Definitivamente, y ya a las puertas de la cuarta cita electoral en cuatro años, encontrar a un político que hable de un modo inteligible y exponga ideas originales es misión imposible. Lo habitual es que apuesten por la nula imaginación y por el uso de obviedades, con discursos rayanos en la absurdez más que en la coherencia. En principio, hablar para ser entendido no debería resultar tan difícil pero, eso sí, se antoja esencial tener voluntad. Y es que oyendo a nuestros cargos públicos se comprueba con horror que la dialéctica y la oratoria continúan siendo las grandes olvidadas del sistema educativo español. Motivar a nuestros alumnos a que debatan en clase y demuestren sus conocimientos a través de pruebas orales constituye aún una utopía. Como consecuencia, en España se adolece de la imprescindible habilidad para hablar en público y de la necesaria capacidad discursiva, lo que, llevado al terreno de la política, da como resultado el triste panorama que reflejan los actuales parlamentos, tanto el nacional como los autonómicos. Para colmo de males, los candidatos a la Presidencia del Gobierno y los altos representantes de las administraciones públicas suelen abonarse a la utilización de su particular jerga como herramienta que les permita dar contenido a sus, a menudo, incomprensibles y contradictorios mensajes. Por regla general, someten a los términos a una perversa carga ideológica con la doble finalidad de atacar las posiciones de los rivales y enaltecer las propias. Además, para mayor confusión, conceptos tales como izquierda, derecha, conservadurismo o progresismo sufren con el paso del tiempo una patente desnaturalización por culpa de ese tenaz empeño en acomodarlos a una realidad cambiante, significando finalmente lo contrario que al principio.

En este sentido, una de las aportaciones más certeras e hilarantes sobre el tema, obra del sociólogo Amando de Miguel, es la alusión al politiqués como pseudoidioma pleno de retórica, petulancia y sobredosis de latiguillos insoportables que, llevados al extremo, derivan en el dialecto tertulianés y que ni sus propios usuarios entienden a micrófono cerrado. Se trata de un lenguaje plagado de ciudadanos, ciudadanas, compañeros, compañeras y demás dobletes siempre agradables al oído. Curiosamente, no se habla de corruptos y corruptas, o de parados y paradas, lo que no deja de ser una incoherencia de la norma. A menudo resulta altisonante, complicado y abstruso, una auténtica oda a los lugares comunes, cuando no a la ignorancia más supina.

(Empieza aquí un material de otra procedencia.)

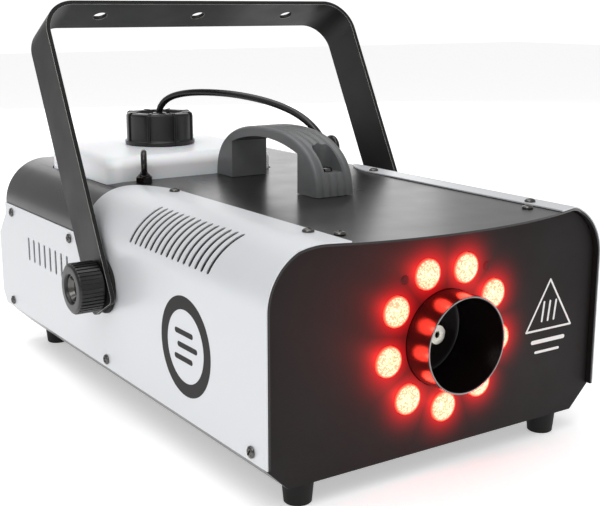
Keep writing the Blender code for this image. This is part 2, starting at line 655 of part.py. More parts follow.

Abundando en la cuestión, también el gran Mario Moreno nos dejó como herencia su acreditado método para aparentar sabiduría en todas y cada una de las ramas del conocimiento, denominado "cantinflear", o sea, hablar sin decir nada. Si esa vacuidad se reviste, además, de ambigüedad, polémica y agitación, el cuadro ya está completo.

El toque ambiguo siempre ha resultado muy útil para captar el mayor número de lectores, oyentes y televidentes (a la postre, electores). Ocurre lo mismo con el tono agitador, llamado a suscitar intensas adhesiones o profundos rechazos, así como con la vertiente polemista, dirigida a derrotar a un adversario que, de no existir, conviene crear. Es entonces cuando entra en juego la guerra por las audiencias, entablada en esas tertulias donde gritar sustituye a razonar, interrumpir a dialogar y simplificar a argumentar, convirtiendo los debates políticos en una mera alternativa de entretenimiento, como si de un espectáculo circense se tratara. A este fenómeno contribuye en gran medida la retroalimentación que vincula a los platós con las redes sociales, a través de sus colonizadores trending topics, hashtags y likes. Todo parece indicar que el público quiere ganadores y perdedores, como en las luchas de gladiadores de antaño, aunque ahora la sangre sea virtual. Los enfrentamientos verbales se resuelven a golpe de eficacia escénica audiovisual y las declaraciones de los miembros de la clase política vuelven a ser un canto a la inconsistencia. Y así nos va, de nuevo con las urnas en el horizonte y condenados al enésimo día de la marmota.